Oh, the Things we Keep

One thing I've learned since getting married is all that crap your parent have been keeping for memories and for "the grandkids", end up in your basement somehow.

We had to buy 5 shelves so all the stuff we've picked up over the past three years has a place to live and collect dust.

For instance: Sallie and I had a humble milk crate worth of Christmas decorations our first Christmas together, now we have four giant plastic tubs, a milk-crate, and a tree stand that doesn't really fit anywhere.

Sallie's Barbies are currently living in two giant plastic crates.

And then I take up the most space. I currently have a half refrigerator box filled with Star Wars toys, another smaller box with the overflow of Star Wars toys, two giant plastic boxes of Legos, and three giant plastic bins with memories and such.

So why do we keep this stuff?

I can tell you I don't spend all day down in my basement looking at it. I can't remember the last time I thought, I should really display my perfect attendance certificate from third grade. And why do I have a sandbag from the great flood of 1993 still?

Well, last night I was downstairs trying to clean some of this stuff up because it started over-flowing, and honestly I wasn't sure what we had. (My mom has managed to slip a lot of Nick and Brett's toys in with my stuff. Does she not know who's is who's or is she an evil genius? I'll let you decide.)

I managed to get rid of about three trash bags worth of stuff that I honestly didn't know what it was, stuff that was ridiculous that it was still being kept, or had been ruined by the ravages of time.

But I also realized why a lot of this stuff was kept. There are warm memories attached to everything in those bins. I'm keeping it in case I have an extremely awful day and need to remember the good times.

For instance, there are about 32 awards from my grade school days. Not only is there proof that at one point I was considered a genius, but I also had five Physical Education and Sportsman like behavior awards. I've got multiple perfect attendance awards. So contrary to the person my wife knows, there's proof that at one point I was intelligent and great at sports, and apparently I've always had a great constitution, keeping me healthy and out of the nurses office.

There's also just about every note I've ever been given by a girlfriend in one binder. You can literally follow my blossoming relationships all the way to their demise multiple times right up until my marriage. (This is going to make a great movie later when I'm famous.)

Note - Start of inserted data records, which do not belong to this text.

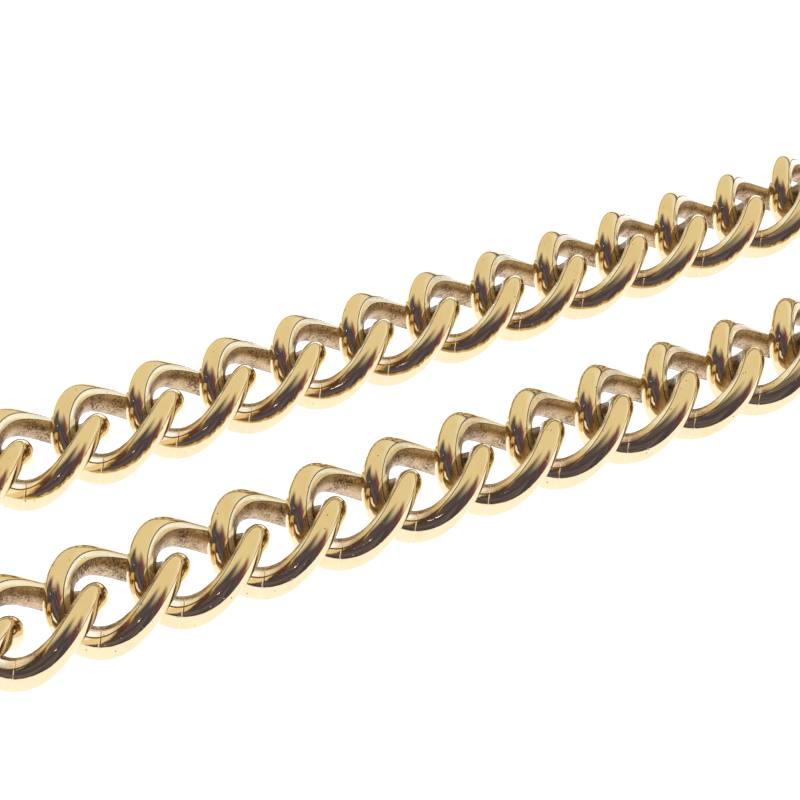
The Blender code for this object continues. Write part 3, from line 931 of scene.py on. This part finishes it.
def swivel_pin_bmesh():
    """The hinge pin, with a low domed head at each end."""
    half = BODY_HALF_DEPTH + 0.15
    side = [(half + 0.35, 0.25), (half + 0.33, 0.42), (half + 0.26, 0.6), (half + 0.14, 0.75),
            (half + 0.05, 0.8), (half, 0.8), (half, PIN_RADIUS)]
    bm = shape(add_lathe, [(-z, r) for z, r in side] + side[::-1], 40, "Z")
    for face in bm.faces:
        face.smooth = True
    for line in bm.edges:
        if len(line.link_faces) == 2 and line.calc_face_angle(0.0) > math.radians(35):
            line.smooth = False
    return bm


def swivel_spring_bmesh():
    """Two turns of fine round wire about the pin, under the knuckle."""
    bm = bmesh.new()
    rings = []
    steps = 96
    for i in range(steps + 1):
        t = math.radians(200 + 720 * i / steps)
        radial = Vector((math.cos(t), math.sin(t), 0.0))
        centre = radial * 0.95 + Vector((0.0, 0.0, -0.75 + 0.6 * i / steps))
        ring = []
        for j in range(12):
            s = 2 * math.pi * j / 12
            offset = radial * math.cos(s) + Vector((0.0, 0.0, math.sin(s)))
            ring.append(bm.verts.new(centre + offset * 0.12))
        rings.append(ring)
    bridge(bm, rings, closed=False)
    for face in bm.faces:
        face.smooth = True
    return bm


# ---------------------------------------------------------------- one operator per piece

class WATCHCHAIN_OT_links(bpy.types.Operator):
    """Makes every curb link of both arms in its place"""

    bl_idname = "watchchain.links"
    bl_label = "Curb links"

    def execute(self, context):
        settings = context.scene.watch_chain
        metals = make_metals(settings.finish)
        # Zone 1 is a painted reflection, zone 2 painted dark reflection and painted shade.
        shared = [metals[n] for n in ("polished_gold", "painted_reflection_gold", "dirt_and_painted_dark_line", "bare_gold", "solder_gold")]
        swell = link_swell(settings.links)
        for arm in ARMS:
            for number in range(1, LINKS_PER_ARM + 1):
                node = f"{arm}_arm_link_{number:02d}"
                matrix = placed(middle_of(node), heading_of(arm, number))
                mesh = finish_mesh(f"{node}_curb", link_bmesh(settings.links, swell), shared, matrix)
                new_piece(f"{node}_curb", mesh, node, [node])
        return {"FINISHED"}


class WATCHCHAIN_OT_rings(bpy.types.Operator):
    """Makes the centre ring and the three jump rings that hang on it"""

    bl_idname = "watchchain.rings"
    bl_label = "Centre ring and jump rings"

    def execute(self, context):
        settings = context.scene.watch_chain
        sizes = settings.fittings
        metals = make_metals(settings.finish)
        gold = [metals["polished_gold"], metals["solder_gold"]]
        wire = (sizes.ring_wire - sizes.play) / MM
        ring = shape(add_torus, sizes.ring_radius / MM, wire, 160, 32, math.radians(118))
        mesh = finish_mesh("centre_ring_wire", ring, gold, placed(middle_of("centre_ring")))
        new_piece("centre_ring_wire", mesh, "centre_ring", ["centre_ring"])
        tilt = Matrix.Rotation(sizes.jump_tilt, 4, "X")
        headings = {"t_bar_jump_ring": 0.0, "far_arm_jump_ring": heading_of("far", 1),
                    "near_arm_jump_ring": heading_of("near", 1)}
        for node, heading in headings.items():
            wire = (sizes.jump_wire - sizes.play) / MM
            jump = shape(add_torus, sizes.jump_radius / MM, wire, 96, 24, math.radians(80))
            mesh = finish_mesh(f"{node}_wire", jump, gold, placed(middle_of(node), heading) @ tilt)
            new_piece(f"{node}_wire", mesh, node, [node])
        return {"FINISHED"}


class WATCHCHAIN_OT_t_bar(bpy.types.Operator):
    """Makes the turned T-bar with its ball ends, collar and eye"""

    bl_idname = "watchchain.t_bar"
    bl_label = "T-bar"

    def execute(self, context):
        settings = context.scene.watch_chain
        metals = make_metals(settings.finish)
        mesh = finish_mesh("t_bar_turned", t_bar_bmesh(settings.fittings), [metals["polished_gold"]],
                           placed(t_bar_middle(settings.fittings)))
        new_piece("t_bar_turned", mesh, "t_bar", ["t_bar"])
        return {"FINISHED"}


class WATCHCHAIN_OT_swivels(bpy.types.Operator):
    """Makes the swivel clasp at the end of each arm: eye, hook, gate, pin and spring"""

    bl_idname = "watchchain.swivels"
    bl_label = "Swivel clasps"

    def execute(self, context):
        settings = context.scene.watch_chain
        metals = make_metals(settings.finish)
        gold, steel = [metals["polished_gold"]], [metals["spring_steel"]]
        for arm in ARMS:
            middle, turn = swivel_middle(arm, settings.links, settings.fittings)
            at_eye = placed(middle, turn)
            at_pin = at_eye @ Matrix.Translation((PIN_X, PIN_Y, 0.0))
            hook = f"{arm}_swivel_hook"
            for part, bm, metal, matrix, body in (
                ("eye", swivel_eye_bmesh(settings.fittings), gold, at_eye, f"{arm}_swivel_eye"),
                ("body", swivel_body_bmesh(settings.fittings), gold, at_eye, hook),
                ("gate", swivel_gate_bmesh(), gold, at_pin, f"{arm}_swivel_gate"),
                ("pin", swivel_pin_bmesh(), gold, at_pin, hook),
                ("spring", swivel_spring_bmesh(), steel, at_pin, hook),
            ):
                name = f"{arm}_swivel_{part}_metal"
                mesh = finish_mesh(name, bm, metal, matrix)
                new_piece(name, mesh, body, [f"{arm}_swivel_{part}"])
        return {"FINISHED"}


def light_direction(heading, elevation):
    """Unit vector towards a compass heading and elevation, in radians."""
    return Vector((math.cos(heading) * math.cos(elevation), math.sin(heading) * math.cos(elevation),
                   math.sin(elevation)))


SKY_COLOUR = (0.895, 0.815, 0.60)
WINDOW_COLOUR = (1.03, 1.03, 0.97)
SHADE_COLOUR = (0.42, 0.33, 0.28)
SKIRTING_COLOUR = (0.05, 0.04, 0.035)
LAMP_COLOUR = (9.0, 8.6, 8.0)
LAMP_RIM = math.radians(0.9)
LAMP_CORE = math.radians(0.45)


def make_world(stage):
    """Soft light from all round, as the metal mirrors it: a dark end of the room beside the camera with a
    red curtain, a bright window low on the right, a small lamp and a dark line where the floor ends.
    The camera itself sees plain white past the floor."""
    world = bpy.data.worlds.new("studio")
    bpy.context.scene.world = world
    world.use_nodes = True
    tree = world.node_tree
    tree.nodes.clear()
    place_ = add_node(tree, "ShaderNodeTexCoord", (-1800, 0))

    def towards(axis, at):
        """How far each direction of the sky points along an axis."""
        node = add_node(tree, "ShaderNodeVectorMath", at, operation="DOT_PRODUCT", sockets={1: axis})
        tree.links.new(place_.outputs["Generated"], node.inputs[0])
        return node.outputs["Value"]

    back = stage.camera_heading + math.pi
    behind = towards(light_direction(back, 0.0), (-1600, 200))
    right = towards(light_direction(back + math.pi / 2, 0.0), (-1600, 0))
    above = towards(Vector((0.0, 0.0, 1.0)), (-1600, -200))
    heading = add_math(tree, "ARCTAN2", right, behind, (-1400, 100))
    elevation = add_math(tree, "ARCSINE", above, 0.0, (-1400, -200))
    streak_at = add_node(tree, "ShaderNodeCombineXYZ", (-1200, 350))
    tree.links.new(add_math(tree, "MULTIPLY", heading, 2.6, (-1400, 350)), streak_at.inputs[0])
    tree.links.new(elevation, streak_at.inputs[1])
    streaks = add_noise(tree, streak_at.outputs[0], 1.4, 2.0, 0.5, (-1000, 350))
    top = add_math(tree, "ADD", elevation, add_math(tree, "MULTIPLY", streaks, 0.22, (-800, 500)), (-600, 500))
    dark = add_steps(tree, top, 0.11 + stage.dark_top * 0.6, 0.11 + stage.dark_top, (-400, 500), 1.0, 0.0)
    for low, high, at in ((stage.dark_left - 0.25, stage.dark_left + 0.25, (-400, 300)),
                          (stage.dark_right + 0.22, stage.dark_right - 0.22, (-400, 150))):
        rising = low < high
        side = add_steps(tree, heading, min(low, high), max(low, high), at,
                         0.0 if rising else 1.0, 1.0 if rising else 0.0)
        dark = add_math(tree, "MULTIPLY", dark, side, (at[0] + 200, at[1]))
    red = add_steps(tree, heading, 0.25, 0.95, (-400, -50))
    faded = add_steps(tree, streaks, 0.45, 0.7, (-400, -200), 0.0, 0.28)
    room = add_mix(tree, red, stage.dark, stage.curtain, (0, 0))
    room = add_mix(tree, faded, room, SHADE_COLOUR, (150, 0))
    low = add_steps(tree, above, 0.05, 0.6, (-400, -350), 1.0, 0.0)
    window = add_math(tree, "MULTIPLY", low, add_steps(tree, right, 0.2, 0.9, (-400, -500)), (-200, -400))
    sky = add_mix(tree, window, SKY_COLOUR, WINDOW_COLOUR, (0, -300))
    colour_ = add_mix(tree, dark, sky, room, (350, 0))
    edge = add_steps(tree, elevation, stage.skirting * 0.6, stage.skirting, (0, -600), 1.0, 0.0)
    colour_ = add_mix(tree, edge, colour_, SKIRTING_COLOUR, (550, 0))
    lamp = towards(light_direction(back + stage.lamp_heading, stage.lamp_elevation), (-1600, -500))
    lamp = add_steps(tree, lamp, math.cos(LAMP_RIM), math.cos(LAMP_CORE), (0, -800))
    colour_ = add_mix(tree, lamp, colour_, LAMP_COLOUR, (750, 0))
    soft = add_node(tree, "ShaderNodeBackground", (950, 0), sockets={"Strength": stage.dome})
    tree.links.new(colour_, soft.inputs["Color"])
    plain = add_node(tree, "ShaderNodeBackground", (950, -200),
                     sockets={"Color": (1.0, 1.0, 1.0, 1.0), "Strength": 1.1})
    rays = add_node(tree, "ShaderNodeLightPath", (950, 300))
    mix = add_node(tree, "ShaderNodeMixShader", (1200, 0))
    tree.links.new(rays.outputs["Is Camera Ray"], mix.inputs[0])
    tree.links.new(soft.outputs[0], mix.inputs[1])
    tree.links.new(plain.outputs[0], mix.inputs[2])
    out = add_node(tree, "ShaderNodeOutputWorld", (1450, 0))
    tree.links.new(mix.outputs[0], out.inputs["Surface"])


def make_floor(stage, height):
    """A plain pale backlit floor below the chain, wide enough to fill every view."""
    bm = bmesh.new()
    centre = bm.verts.new((0.0, 0.0, height))
    rims = []
    for radius in (0.5, 1.5, 3.5, 6.0):
        ring = [bm.verts.new((radius * math.cos(2 * math.pi * i / 64),
                              radius * math.sin(2 * math.pi * i / 64), height)) for i in range(64)]
        rims.append(ring)
    for i in range(64):
        k = (i + 1) % 64
        bm.faces.new((centre, rims[0][i], rims[0][k]))
        for one, two in zip(rims, rims[1:]):
            bm.faces.new((one[i], two[i], two[k], one[k]))
    mesh = bpy.data.meshes.new("floor")
    bm.to_mesh(mesh)
    bm.free()
    material, tree, shader = new_material("floor_paper", stage.floor)
    vector = millimetres(tree)
    grain = add_noise(tree, vector, 0.6, 3.0, 0.5, (-300, 0))
    tone = add_steps(tree, grain, 0.2, 0.8, (-100, 0), 0.985, 1.0)
    base = add_mix(tree, 1.0, stage.floor, tone, (150, 0), "MULTIPLY")
    tree.links.new(base, shader.inputs["Base Color"])
    shader.inputs["Roughness"].default_value = 0.75
    shader.inputs["Specular IOR Level"].default_value = 0.2
    shader.inputs["Emission Color"].default_value = (*stage.glow_colour, 1.0)
    shader.inputs["Emission Strength"].default_value = stage.glow
    mesh.materials.append(material)
    floor = bpy.data.objects.new("floor", mesh)
    bpy.context.scene.collection.objects.link(floor)
    floor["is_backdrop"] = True


def make_camera(stage):
    """The camera, aimed between the two arms."""
    near, far = middle_of("near_arm_link_04"), middle_of("far_arm_link_05")
    aim = ((near + far) / 2 + Vector((stage.camera_along / MM, stage.camera_across / MM, 0.0))) * MM
    back = light_direction(stage.camera_heading + math.pi, stage.camera_elevation)
    data = bpy.data.cameras.new("camera")
    data.sensor_width = 36.0
    data.lens = stage.camera_lens
    data.clip_start, data.clip_end = 0.005, 20.0
    camera = bpy.data.objects.new("camera", data)
    bpy.context.scene.collection.objects.link(camera)
    camera.location = aim + back * stage.camera_distance
    camera.rotation_mode = "QUATERNION"
    camera.rotation_quaternion = (-back).to_track_quat("-Z", "Y")
    bpy.context.scene.camera = camera


class WATCHCHAIN_OT_stage(bpy.types.Operator):
    """Makes the floor, the lights and the camera"""

    bl_idname = "watchchain.stage"
    bl_label = "Stage"

    def execute(self, context):
        stage = context.scene.watch_chain.stage
        low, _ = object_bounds()
        make_floor(stage, low.z - stage.floor_gap)
        make_world(stage)
        make_camera(stage)
        context.scene.view_settings.view_transform = "Standard"
        return {"FINISHED"}


class VIEW3D_PT_watch_chain(bpy.types.Panel):
    """Buttons and sizes for the watch chain"""

    bl_label = "Watch chain"
    bl_space_type = "VIEW_3D"
    bl_region_type = "UI"
    bl_category = "Watch chain"

    def draw(self, context):
        settings = context.scene.watch_chain
        for title, group, operator in (
            ("Links", settings.links, WATCHCHAIN_OT_links),
            ("Rings", settings.fittings, WATCHCHAIN_OT_rings),
            ("T-bar", None, WATCHCHAIN_OT_t_bar),
            ("Swivel clasps", None, WATCHCHAIN_OT_swivels),
            ("Finish", settings.finish, None),
            ("Stage", settings.stage, WATCHCHAIN_OT_stage),
        ):
            box = self.layout.box()
            box.label(text=title)
            if operator:
                box.operator(operator.bl_idname)
            if group:
                for key in group.__annotations__:
                    box.prop(group, key)


CLASSES = (LinkSettings, FittingSettings, FinishSettings, StageSettings, ChainSettings,
           WATCHCHAIN_OT_links, WATCHCHAIN_OT_rings, WATCHCHAIN_OT_t_bar, WATCHCHAIN_OT_swivels,
           WATCHCHAIN_OT_stage, VIEW3D_PT_watch_chain)


def register():
    for cls in CLASSES:
        bpy.utils.register_class(cls)
    bpy.types.Scene.watch_chain = PointerProperty(type=ChainSettings)


def unregister():
    del bpy.types.Scene.watch_chain
    for cls in reversed(CLASSES):
        bpy.utils.unregister_class(cls)


def main():
    register()
    bpy.ops.watchchain.links()
    bpy.ops.watchchain.rings()
    bpy.ops.watchchain.t_bar()
    bpy.ops.watchchain.swivels()
    bpy.ops.watchchain.stage()


if __name__ == "__main__":
    main()
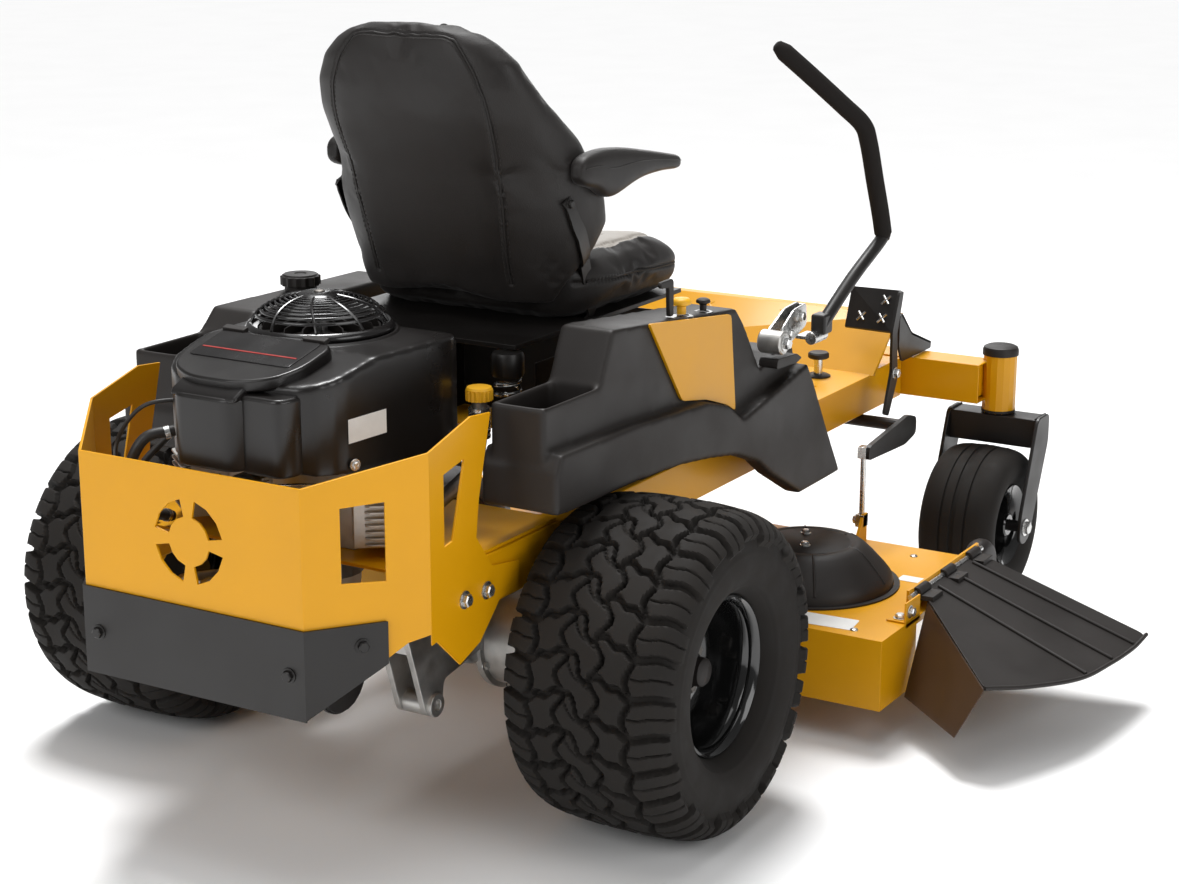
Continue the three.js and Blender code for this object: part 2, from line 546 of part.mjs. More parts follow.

I've got so many drawings and songs and writings from my childhood. Some of which are great, some epic, but some are epically great like the giant poster board where on one side in giant letters it says "Star Wars: The Greatest Trilogy of all Time" and has a drawing of two dozen characters at the bottom. Then on the backside of the poster board is a comic called, "Mars Explorers" where these scientists on Mars are attacked and for some reason had rocket launchers with them. Makes sense in my mind.

I guess there are multiple reasons I hang on to a lot of this stuff.

1) I can draw inspiration for stories that I write. I tend to write stories that are loosely based off of life, so the more details I have of that life, the better the story. I don't have to go to my memory bank often, but when I do, I get inspired.

2) If I do ever become famous, there will be biographers willing to pay large sums of money to spend an afternoon going through these boxes.

3) If I make it to an old age (which I plan on living past 100) and I start losing my memories, I want to be able to go back to these and annoy my grand nephews and nieces with stories that "back in the 1990s, everyone drank coffee and wore flannel."

I always found the scenes in movies where people are looking at slides or old 9mm camcorder film to be this romantic concept. The imperfections or distortions of the scenes made the world seem like this happy and perfect place. I don't think we get that anymore. In the world of high-definition, we see every zit and gray hair the world has to offer.

... sort of weird that I'm romantically nostalgic for a time I wasn't even alive during.